From: Silvia Pfeiffer <silviapfeiffer1@gmail.com>
Date: Mon, 6 Oct 2008 20:05:37 +1100
Message-ID: <2c0e02830810060205q787223chadf22c17ab8c43d4@mail.gmail.com>
To: "Yannick Prié" <yannick.prie@liris.cnrs.fr>
Cc: "Jack Jansen" <Jack.Jansen@cwi.nl>, "Media Fragment" <public-media-fragment@w3.org>

Hi Yannick,

On Thu, Oct 2, 2008 at 8:13 AM, Yannick Prié <yannick.prie@liris.cnrs.fr> wrote:
> Le 1 oct. 08 à 22:55, Jack Jansen a écrit :
>> On 1-Oct-2008, at 17:42 , Pierre-Antoine Champin wrote:
>>>> That would be the case for the use cases you explicitly mention here,
>>>> but there are other multiplexed videos where this isn't the case, think
>>>> of movies in airline  cut/normal cut/directors cut. This means that
>>>> timestamps become messy: either "00h:02m:00s:00f" becomes ambiguous
>>>> (could be different points depending on track selection), or arithmetic
>>>> on timestamps becomes impossible (depending on track selection
>>>> "00h:02m:00s:00f" may or may not be 60 seconds after "00h:01m:00s:00f".
>>> interesting example, indeed.
>>> But, I would rather consider the different "cuts" to be different videos.
>>> Indeed, the timeline is, in my view, a fundamental aspect of a video.
>> Agreed.

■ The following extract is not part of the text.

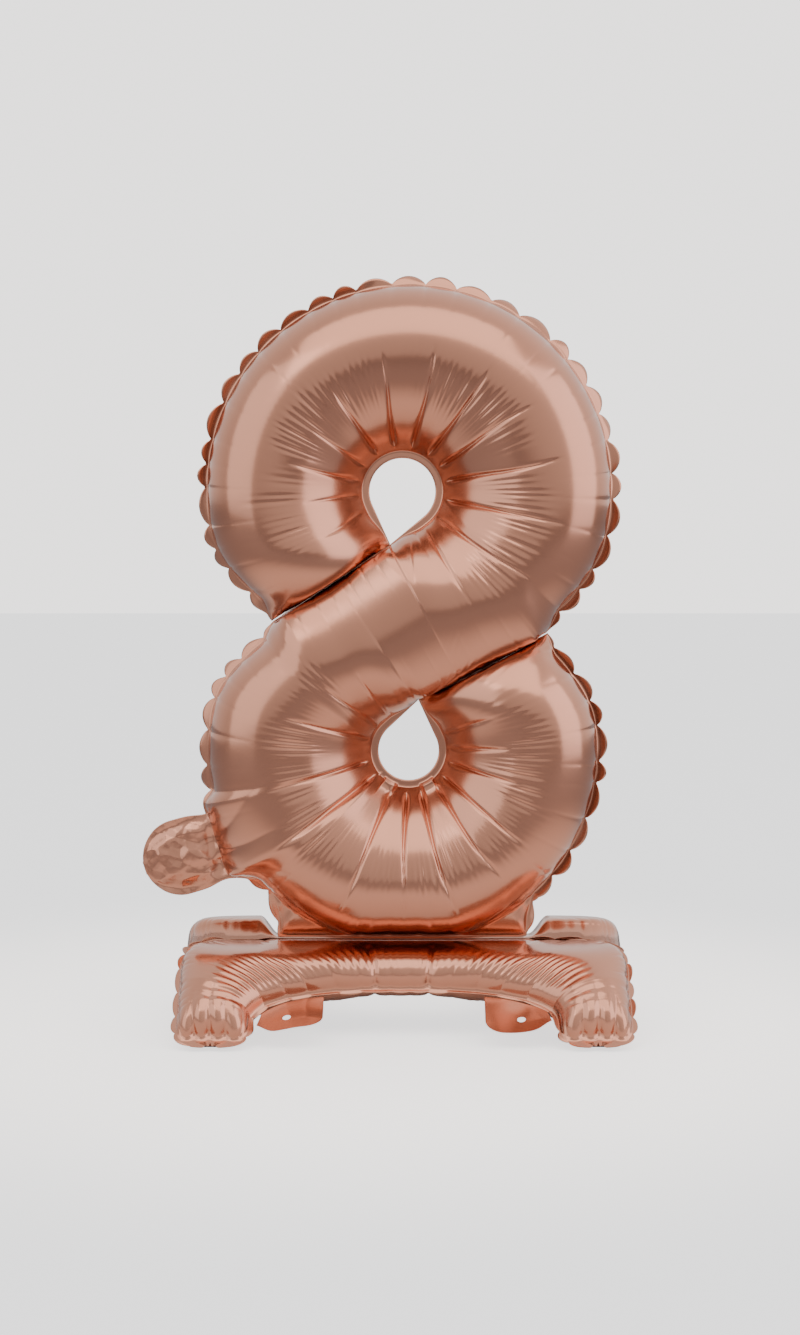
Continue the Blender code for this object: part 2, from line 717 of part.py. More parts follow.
def build():
    clear_scene()
    rose = film_material("rose_foil", ROSE_FILM, 0.22, 1.0)
    inner_film = film_material("clear_valve_film", CLEAR_FILM, 0.35, 0.0)
    root, _, _ = tail_frame()
    tail_fold = fold_axis("filler_tail_fold", (float(root[0]), 0.0, float(root[1])))
    for word, side in (("front", -1), ("back", 1)):
        figure_film("number_" + word + "_film", side, rose)
        build_foot(word, side, rose)
        hang_on(tail_film("tail_" + word + "_film", side, rose), tail_fold)
        valve_sheet("valve_flap_" + word, side, -VALVE_LENGTH, -WELD_GAP, inner_film)
        inlet_end = TAIL_FOLD_REACH + VALVE_INLET_LENGTH
        inlet = valve_sheet("valve_inlet_" + word, side, TAIL_FOLD_REACH, inlet_end, inner_film)
        hang_on(inlet, tail_fold)
    centre_on_base()


build()
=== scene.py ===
import json
import math

import bmesh
import bpy
import numpy as np
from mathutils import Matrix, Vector


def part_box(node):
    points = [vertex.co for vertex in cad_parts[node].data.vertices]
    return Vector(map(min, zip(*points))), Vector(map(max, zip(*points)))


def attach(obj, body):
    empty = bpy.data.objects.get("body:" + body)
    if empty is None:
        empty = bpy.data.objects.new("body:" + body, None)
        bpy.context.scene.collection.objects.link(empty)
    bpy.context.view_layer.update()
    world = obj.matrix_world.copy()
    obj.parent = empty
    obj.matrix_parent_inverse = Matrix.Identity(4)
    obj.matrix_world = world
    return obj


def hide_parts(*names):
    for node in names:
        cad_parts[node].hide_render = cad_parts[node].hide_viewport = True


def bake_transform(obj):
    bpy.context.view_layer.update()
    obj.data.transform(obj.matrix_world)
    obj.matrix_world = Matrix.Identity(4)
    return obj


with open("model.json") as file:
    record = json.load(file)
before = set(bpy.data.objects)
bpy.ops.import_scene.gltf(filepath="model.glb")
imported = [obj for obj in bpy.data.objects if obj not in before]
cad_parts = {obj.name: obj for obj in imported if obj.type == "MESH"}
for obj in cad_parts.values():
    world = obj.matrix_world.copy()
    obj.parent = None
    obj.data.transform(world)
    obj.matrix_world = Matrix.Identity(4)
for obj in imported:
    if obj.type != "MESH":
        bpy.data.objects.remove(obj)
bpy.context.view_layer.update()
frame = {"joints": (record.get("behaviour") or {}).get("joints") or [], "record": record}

# ----------------------------------------------------------
# The figure eight: two sheets of metallised polyester film, heat-sealed round the outline, round
# both eyes and along two slits, so that the gas space is one long tube. Blown up, the flat film
# cannot stretch, so it gathers into sharp creases round the eyes and a scalloped rim outside.
# ----------------------------------------------------------
joints = {joint["name"]: joint for joint in frame["joints"]}
openings = {o["name"]: np.array(o["box_m"]) for o in frame["record"]["physics"]["openings"]}
number_high = np.array(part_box("number_front_film")[1])
middle_x, _, neck_z = joints["front_foot_fold"]["pos_m"]
upper_eye = openings["upper_eye"].mean(axis=0)[[0, 2]]
lower_eye = openings["lower_eye"].mean(axis=0)[[0, 2]]

FACE = 0.00015  # half the thickness of the two sealed films
WELD_RIM = 0.0090  # sealed rim outside the outline
EYE_RIM = 0.007
SLIT_RIM = 0.0012
SEALED_EDGE = 0.002  # rim left where the outline meets the neck or the tail
PETAL_SPACING = 0.029
PETAL_CURL = 0.0072
SLIT_GATHER_SPACING = 0.021
UPPER_SHIFT = 0.005
UPPER_RADIUS = number_high[0] - middle_x - UPPER_SHIFT
UPPER_CENTRE = np.array([middle_x + UPPER_SHIFT, number_high[2] - UPPER_RADIUS])
LOWER_RADIUS = 0.196
LOWER_CENTRE = np.array([middle_x - 0.001, lower_eye[1]])
UPPER_EYE_CLEAR = 0.0315
LOWER_EYE_CLEAR = 0.029
EYE_TIP_REACH = 0.0205
UPPER_TIP_TURN = math.radians(257)
LOWER_TIP_TURN = math.radians(79)
LEFT_NOTCH = np.array([middle_x - 0.127, 0.391])
RIGHT_NOTCH = np.array([middle_x + 0.138, 0.381])
NOTCH_SPAN = math.radians(32)
NECK_HALF_WIDTH = 0.121
WEB_SLANT = 0.30
WEB_DEPTH = 0.010
WEB_START_TURN = math.radians(216)
TUBE_HALF_DEPTH = 0.0575
TUBE_FULLNESS = 0.41  # half depth of a straight tube over its flat width
TUBE_END = 0.052
FIGURE_SIDE_TURN = math.radians(78)


def smooth(value):
    value = np.clip(value, 0.0, 1.0)
    return value * value * (3 - 2 * value)


def polar(centre, radius, turn):
    return np.stack([centre[0] + radius * np.cos(turn), centre[1] + radius * np.sin(turn)], -1)


def upright(flat, depth):
    """Points of the figure's upright plane, set back by a depth."""
    return np.stack([flat[..., 0], depth, flat[..., 1]], -1)


def turn_of(point, centre):
    return math.atan2(point[1] - centre[1], point[0] - centre[0])


def square_to(along):
    """Direction a quarter turn anticlockwise from a line, at the line's own length."""
    return np.array([-along[1], along[0]])


def turn_apart(turn, other):
    """Unsigned angle between two turns."""
    return np.abs((turn - other + math.pi) % (2 * math.pi) - math.pi)


def wander(value, seed, octaves=3):
    """Smooth seeded wave between about -1 and 1 along one coordinate."""
    random = np.random.default_rng(seed)
    total = 0
    for octave in range(octaves):
        rate, shift = 2.0**octave * random.uniform(0.8, 1.2), random.uniform(0, 2 * math.pi)
        total = total + np.sin(value * rate + shift) / 1.6**octave
    return total / 2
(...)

But this triggered another question: are we interested in the
>> timestamps in the movie? If we ask for a segment of video starting at 30s,
>> do we expect the timestamp of the first frame to be "30s"? Do we expect it
>> to be "0s"? Do we expect nothing at all? This is going to be important for
>> client-side creation of URLs for selecting subparts of videos.
> I can consider a fragment of a video as a video, and I do not care about the
> architecture that allows me to see it, download it, etc. as a video. It
> begins at 0s.

Actually, if I request a video from 30sec offset, I expect it to start
at 30sec. Otherwise I will be confused and wonder whether the offset
has actually worked. If I download it, the video may have forgotten
that it was originally started at 30sec offset (this is particularly
the case where the video format does not offer storage of an offset).
In that case (i.e. an offline video player) it's probably ok to run it
with a 0sec offset, even though it's generally wrong.

> I can consider a fragment of a video as a fragment of a video. In that case
> it begins at 30s, I can explicitly manipulate both the fragment and the
> video (e.g. jump to a frame before the fragment beginning, let's say at
> 20s).
> I think both cases should be considered. I do not manipulate a "video" and a
> "fragment of a video" in the same way, even if their playing can result in
> the same rendering (eg. 5 seconds of video in a web page).

I'm curious: how would you manipulate a "video" and a "fragment of a
video" differently? Can you explain?